Formula 1

Red Bull Junior programme not as “intense” now – Mark Webber

2 Mins read
Credit: Octane Photographic Ltd.

Former Formula 1 driver Mark Webber believes that the Red Bull Racing have revised its approach towards their young driver’s programme over the years, using Brendon Hartley‘s surprise recall as an example.

The New Zealander made his F1 debut at the United States Grand Prix in October with sister team Scuderia Toro Rosso – seven years after initially leaving the programme. Hartley will continue to partner Pierre Gasly for the 2018 season.

And Webber, who spent seven seasons with Red Bull and three years as Hartley’s team-mate with the Porsche LMP1 Team, said that Red Bull contacted him searching for advice on the 28-year-old.
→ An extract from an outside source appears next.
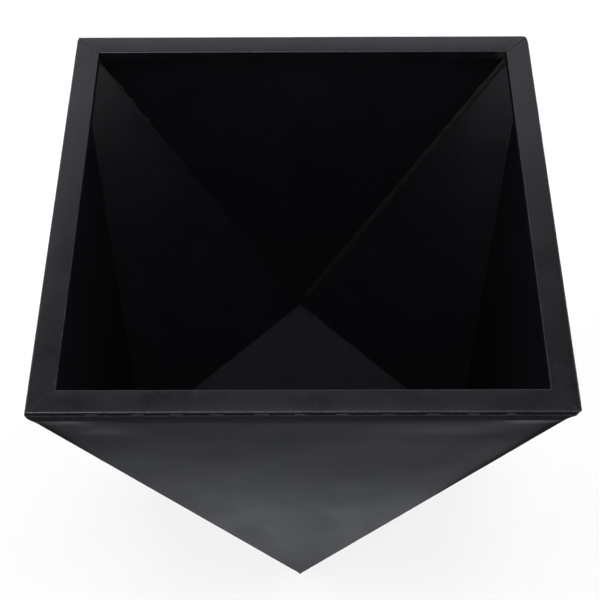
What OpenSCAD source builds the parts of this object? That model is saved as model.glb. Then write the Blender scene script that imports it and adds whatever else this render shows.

The Australian said that the gesture showed that Red Bull’s motorsport advisor Helmut Marko has mellowed over time.

“I think Red Bull softened a little bit,” said Webber, whilst talking to Motorsport.com.

“It’s not as maybe as intense as it was in the former years. Maybe this opportunity would not have come about”.
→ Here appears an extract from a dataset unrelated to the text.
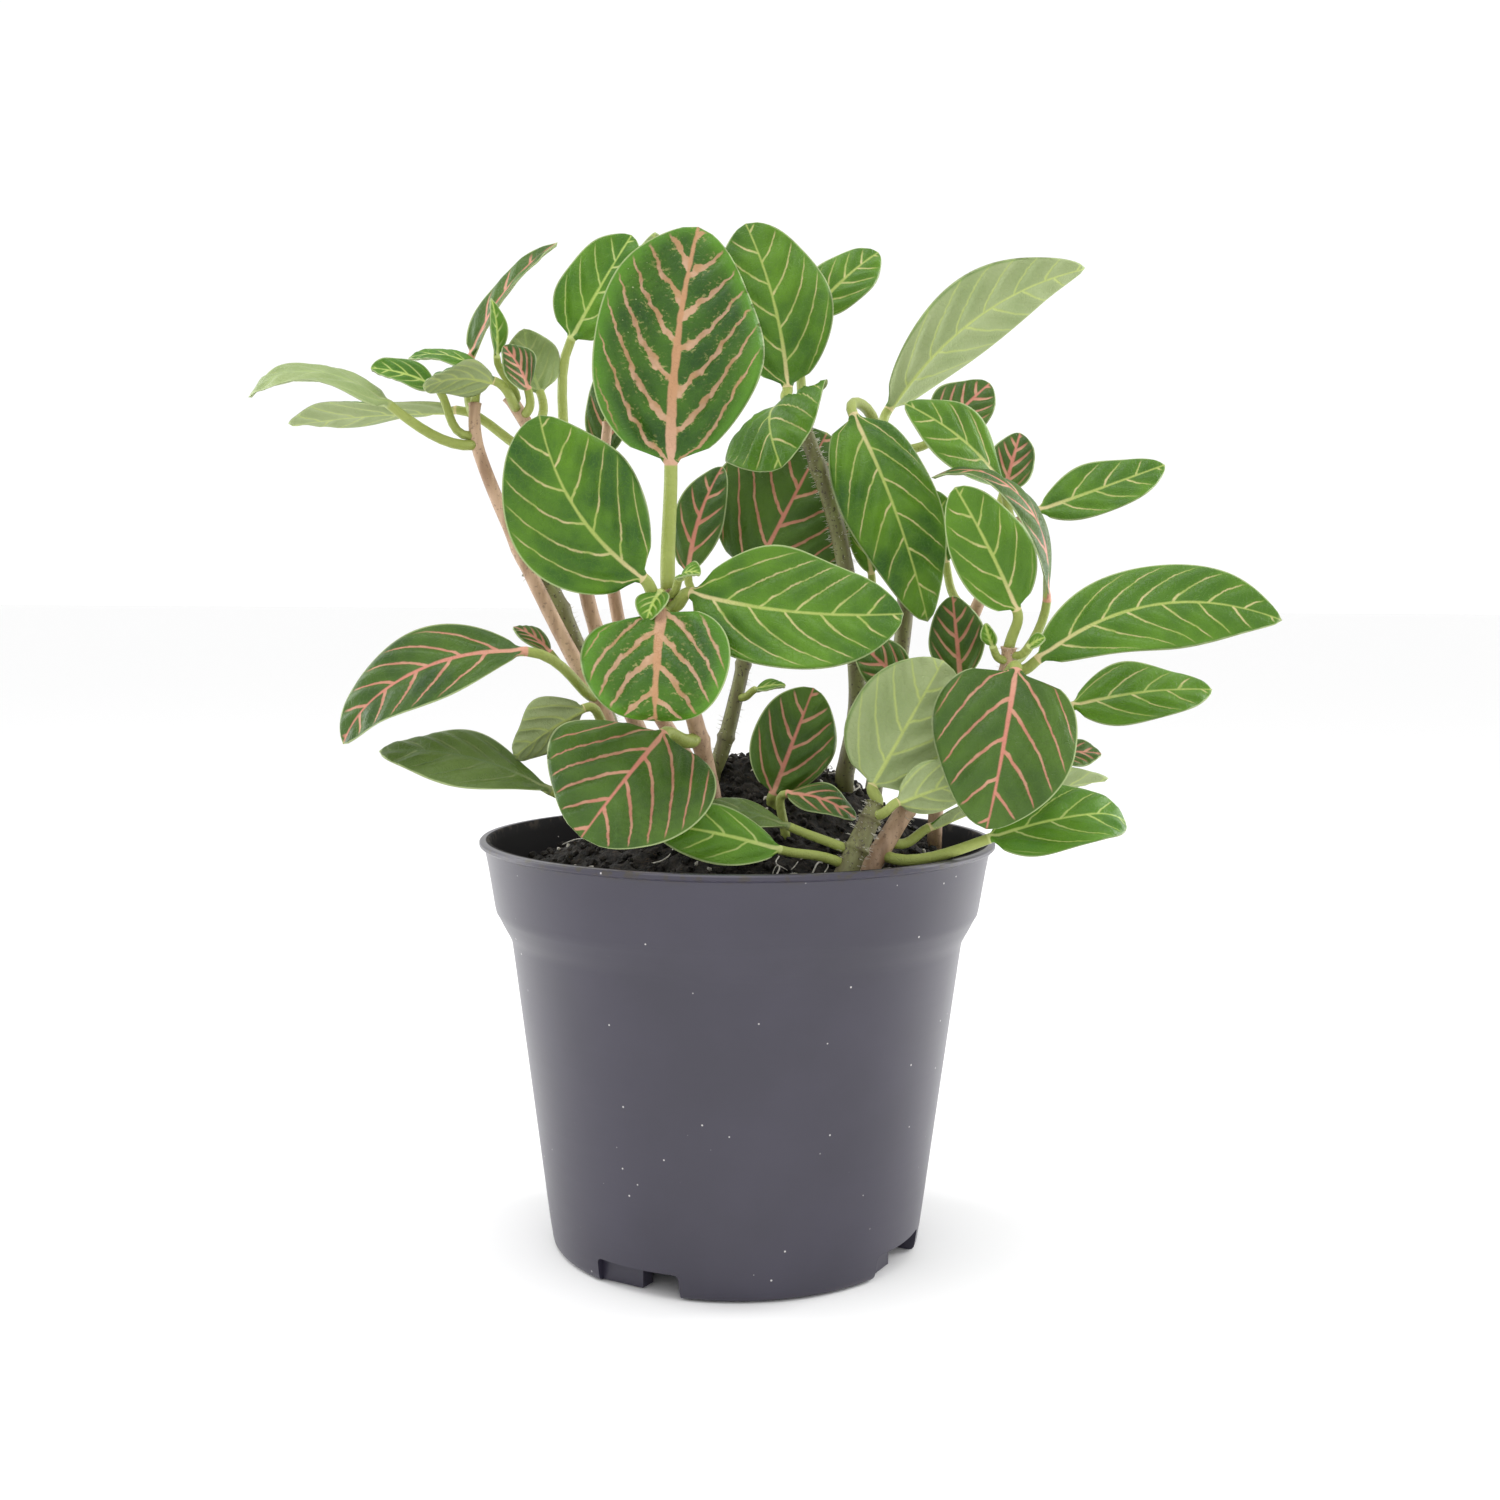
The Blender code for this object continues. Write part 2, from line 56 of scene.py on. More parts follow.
# %% Sizes
MM = 0.001
GAP = 0.3
AXIS_X = -3.006
POT_HEIGHT, RIM_R, WALL = 95.4, 60.0, 1.3
BASE_R, FOLD_Z, FOLD_R = 43.3, 72.8, 52.7
BAND_Z, BAND_R, BAND_TOP_R = 79.2, 56.4, 58.8
FLOOR_Z, FOOT_INNER_R = 6.0, 36.0
SOIL_EDGE_Z = 87.0
MOUND = (8.0, 14.0, 27.0, 30.0, 26.0)


def wall_inner_radius(z):
    """Radius of the inside of the pot at height z, between floor and lip."""
    points = ((FLOOR_Z, BASE_R - WALL + 0.6), (FOLD_Z, FOLD_R - WALL),
              (BAND_Z, BAND_R - WALL), (POT_HEIGHT, BAND_TOP_R - WALL))
    for (z0, r0), (z1, r1) in zip(points, points[1:]):
        if z <= z1:
            return r0 + (r1 - r0) * (z - z0) / (z1 - z0)
    return points[-1][1]


def soil_height(x, y):
    """Height of the peat: level at the wall, heaped up behind the middle."""
    cx, cy, rise, wide, deep = MOUND
    bump = math.exp(-((x - cx) ** 2) / (2 * wide ** 2) - ((y - cy) ** 2) / (2 * deep ** 2))
    reach = min(1.0, math.hypot(x, y) / 56.0)
    return SOIL_EDGE_Z + rise * bump * (1 - reach ** 4)


print("peat at the wall and at the mound:", SOIL_EDGE_Z, round(soil_height(*MOUND[:2]), 1))

# %% [markdown]
# ## Stems as curves
# A stem leans, bends at its joints and gets thinner towards the top.  It could be a
# Blender curve with a bevel, but the leaves have to find their place on it, so it is
# a smooth line through a few points that can be asked for its centre, its heading
# and its radius.  Each row has the finish, the radius at the foot and at the top,
# and the points, of which the first is only the place in the peat.

# %% Stem table
STEMS = {
    "stem_crown": ("tan", 2.0, 1.7, ((-4, -20, 0), (-8, -28, 119), (-14, -36, 142),
        (-15, -37, 153))),
    "stem_middle": ("olive", 2.0, 1.5, ((-6, 2, 0), (-3, 1, 118), (1, 3, 135), (3, 6, 149))),
    "stem_tall": ("olive", 2.3, 1.6, ((25, 4, 0), (28, 3, 129), (24, 1, 162),
        (16, 0, 187), (11, 0, 196))),
    "stem_right": ("tan", 2.4, 1.5, ((28, -31, 0), (34, -29, 101), (42, -26, 113),
        (57, -25, 132), (59, -26, 141))),
    "stem_front": ("olive", 2.6, 2.1, ((22, -39, 0), (27, -36, 101), (30, -34, 107))),
    "stem_left": ("tan", 2.3, 1.3, ((-24, -5, 0), (-28, -3, 114), (-33, 0, 128),
        (-39, 0, 138), (-50, 0, 160), (-60, 0, 184),
        (-61, 0, 196))),
    "stem_cut": ("olive", 2.2, 2.0, ((-25, 9, 0), (-31, 8, 122), (-37, 8, 136),
        (-44, 8, 152), (-50, 7, 158))),
    "stem_far_left": ("tan", 2.0, 1.5, ((-18, 18, 0), (-29, 15, 130), (-35, 13, 146),
        (-41, 10, 172), (-48, 6, 188), (-54, 5, 198))),
    "stem_behind": ("tan", 2.0, 1.2, ((-10, 26, 0), (-24, 24, 130), (-30, 23, 148),
        (-33, 22, 178), (-32, 22, 194))),
    "stem_back_right": ("olive", 2.2, 1.5, ((33, 22, 0), (40, 21, 141), (40, 19, 168),
        (34, 14, 187), (32, 13, 193))),
    "stem_side": ("tan", 1.8, 1.2, ((47, 7, 0), (49, 5, 128), (56, 3, 150),
        (63, 4, 164), (66, 5, 170))),
}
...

“You have to take your hat off to Helmut – he’s given him a second chance.”

“It is a different environment. It’s much calmer – which is I see only an upside.”

Last year, Hartley acknowledged that he wasn’t ready for Formula 1 in his first stint with the Red Bull programme – but believes that he has returned a more complete driver following a successful time in sportscar racing – one that has yielded two World Endurance Championship titles and one overall victory at the 24 Hours of Le Mans. It’s a viewpoint that Webber echoes.

“He openly says he wasn’t ready when he was younger,” the 41-year-old added.

“Some people mature, some people go early. There would be lots of Formula 1 drivers that would love to have a second bite of a cherry. Not many did. At all. But he did.”

Hartley replaced the free-falling Daniil Kvyat at Toro Rosso, who has now left the Red Bull programme for a development role with Scuderia Ferrari, less than two years after he had been racing for the Red Bull senior side.

Kvyat, a Formula Renault Alps and GP3 Series champion, showed promise in his junior career before a solid first season with Toro Rosso in 2014 – a year that ended with a promotion to Red Bull following Sebastian Vettel‘s move to Ferrari.

However, after just 23 races, Kvyat was demoted to Toro Rosso in favour of Max Verstappen. Webber said that not all drivers who have impressive junior careers are Formula 1 worthy.

“There’s been so many drivers who were unbelievable in the junior categories, but did not really fulfil their promise in Formula 1,” said the nine-times Grand Prix winner.

“In Formula 1 I think it’s a bit like a Michelin star restaurant, where as a chef you have to be an expert in many different dishes.”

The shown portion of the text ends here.